Put simply, DV Certificates are favored by attackers and seeing one should make you skeptical, they're issued for ease-of-use and not for security purposes, and there is a trivial DNS take-over attack that can be used for targeting if sufficiently motivated. An EV Certificate is the distinct opposite, attackers avoid using them unless they are desperate and motivated to ignore the risks to them, they are issues with security focus in spite of the time do validation which is an effective mitigation to the trivial DNS take-over attack.

Zero-trust

There are far too many claims of network security vendors who claim they apply a zero-trust architecture, but have complete and blind trust in their certificates. While this is extremely negligent, I cannot blame them for not doing proper validation when there are next to no codified example of how one actually performs proper and complete TLS verification.

With an absence of any open source, lack of easy path for vendors to do proper TLS verification, and not even the continued pressure we put on them to get this stuff right - none are actually attempting to properly apply zero-trust even if they market and claim they do, every single one of them that use certificates either have blind trust or are not even placed in a position in the technology stack to be informed to do proper validation anyway.

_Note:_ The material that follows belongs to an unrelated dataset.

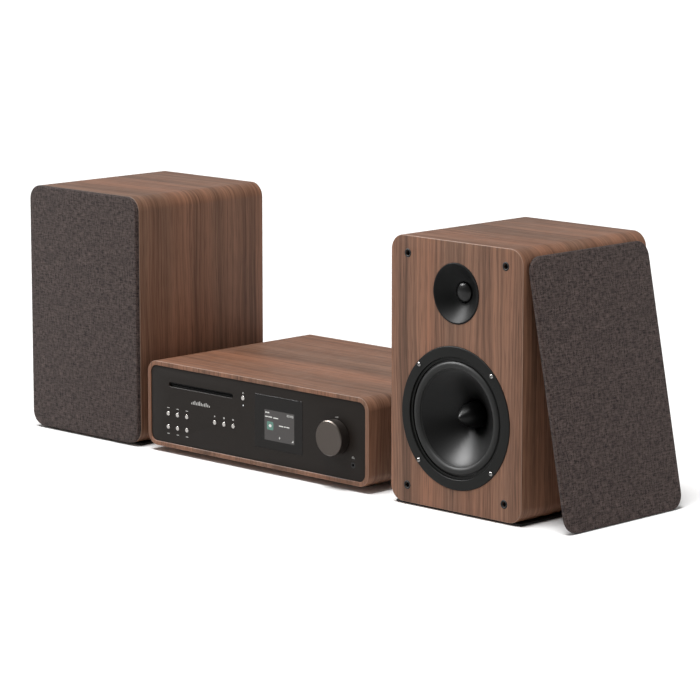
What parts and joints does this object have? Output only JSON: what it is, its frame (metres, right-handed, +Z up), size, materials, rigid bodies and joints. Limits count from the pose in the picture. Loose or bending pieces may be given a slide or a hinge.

In the absence of vendors providing proper and complete TLS validation capabilities, the onus really is on the client to perform their own validation to protect themselves, no one will do it for you.

Non-goals

Rewrite logic that is provided via existing packages int he ecosystem, currently we utilise:

• pyOpenSSL Python bindings for OpenSSL
• certifi is self-explanatory
• cryptography is a powerful tool that can be used for this purpose
• certvalidator was intended to be used for this exact purpose but is limited

I have paid for weak certs, what now?

Likely you can get a free Certificate Reissuance: Debian keep a list of references that might help, otherwise contact your cert issuer and ask them to correct the problem for free.